So, another employee thinks they want to be a manager, huh? A lot of people do.
From a distance, the status, influence, power, and salaries can look pretty attractive. But up close – standing in your shoes – the experience can be very different! In fact, many managers in my workshops describe the experience as a pressure cooker of stress and political issues. Long hours. No overtime. Having to stand behind decisions and directions you might not agree with. Constantly feeling caught between a rock (the organization) and a hard place (your employees). That’s likely the life you live too. It’s not all roses. And it’s not for everyone.
So how can you help individual contributors who are excited about pursuing a management role to realistically evaluate the opportunity? How can you help them engage in the soul-searching required to ensure success? And how can you do it without squashing their souls or their enthusiasm? These three questions offer a framework that can focus their exploration, deepen their understanding, and reinforce your desire to support their growth.
QUESTION #1: What’s your motivation?
For many, the desire to move up has little to do with the new role or the nature of the work, but rather some other interests and needs. For instance, do they want to be able to set a strategy and imagine that a promotion will enable that? Are they looking for greater visibility? Influence? Control over their schedule or work? A salary bump?
All of these are legitimate needs and wants. But the title of manager may not deliver on them. I remember when I took on my first supervisory role… and wow, was I in for a rude awakening. I had less – not more – control over my schedule and workload. Those early manager roles were considerably more tactical than strategic. When I drew upon my best leadership self, I was drawing positive attention to others, not myself. And to be honest, the salary difference didn’t make up for the additional hours and stress. You have likely had similar experiences.
If the employee’s motivation isn’t aligned with the fundamental role of a manager – to guide, enable, and support the performance, development, and well-being of those whom they lead – then they may want to think again. The emotional labor can far exceed the rewards if a deep desire to lead isn’t animating their interest.
But giving up on management doesn’t mean giving up on their needs. Work with the employee to find creative strategies to meet those needs within the context of their current role. Maybe there’s a way to elevate their visibility, increase decision-making authority, or offer more scheduling flexibility – whatever they were hoping that being a manager might accomplish for them – without having to take on the role.
QUESTION #2: What are you looking forward to doing most when you become a manager?
When I ask this of aspiring managers, I frequently get that deer-in-the-headlights look. Many people don’t know – because they’re just reflexively looking up the corporate ladder for what’s next. If that’s your employee, help them pause – and consider the activities that will bring them satisfaction when they become a manager. Help them think through the interactions they’ll have. The challenges they’ll be drawn into. The skills they look forward to developing.
Then, encourage them to check their assumptions and anticipations out with other managers in the organization. Although you can certainly share your perspectives, your peers – who have no stake in the outcome – are in a unique position to help them objectively calibrate their expectations.

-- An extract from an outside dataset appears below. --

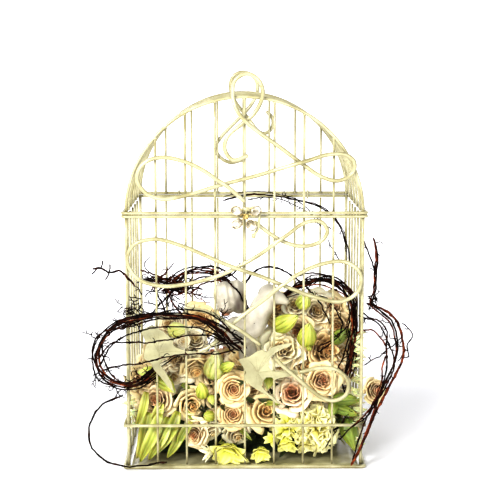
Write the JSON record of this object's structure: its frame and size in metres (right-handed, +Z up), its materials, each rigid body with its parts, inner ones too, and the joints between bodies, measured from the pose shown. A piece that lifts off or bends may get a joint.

If after this they’re still interested, you and the employee can work together to find ways for them to test-drive the experience before taking on the role. For instance, if they’re looking forward to helping a team grow, deputize them to onboard or coach new employees and make sure the experience of developing others is what they’re imagining. I can’t tell you how many very short-term managers have told me about how different – and disappointing – the experience of being promoted turned out to be – and how they’d wished they’d known more going in.
QUESTION #3: Are you ready to start getting work done through others rather than doing it yourself?
As you know, shifting one’s orientation from performing tasks to attending to people and processes is central to a successful transition. Aspiring managers must quickly come to terms with the fact that their success now lies in guiding, mentoring, and enabling their team’s accomplishments, rather than executing tasks on their own.
This evolution can be particularly challenging for your top performers who are accustomed to excelling as individual contributors. The journey from driving personal achievements to fostering collective success can be unnerving. Aspiring managers must be ready to relinquish direct control over tasks and embrace a broader view of their impact and even of how they define progress and success. So, help people understand that if they’re not ready to let go of doing the work themselves, they may want to look for ways to enhance their current role rather than step into management.
These three questions allow you to help others consider their motivation, expectations, and readiness… so that they can move forward – eyes wide open, and ready to drive their own success and the success of the team that will ultimately call them ‘boss’. And you’ll have demonstrated one of a manager’s greatest contributions by developing this employee.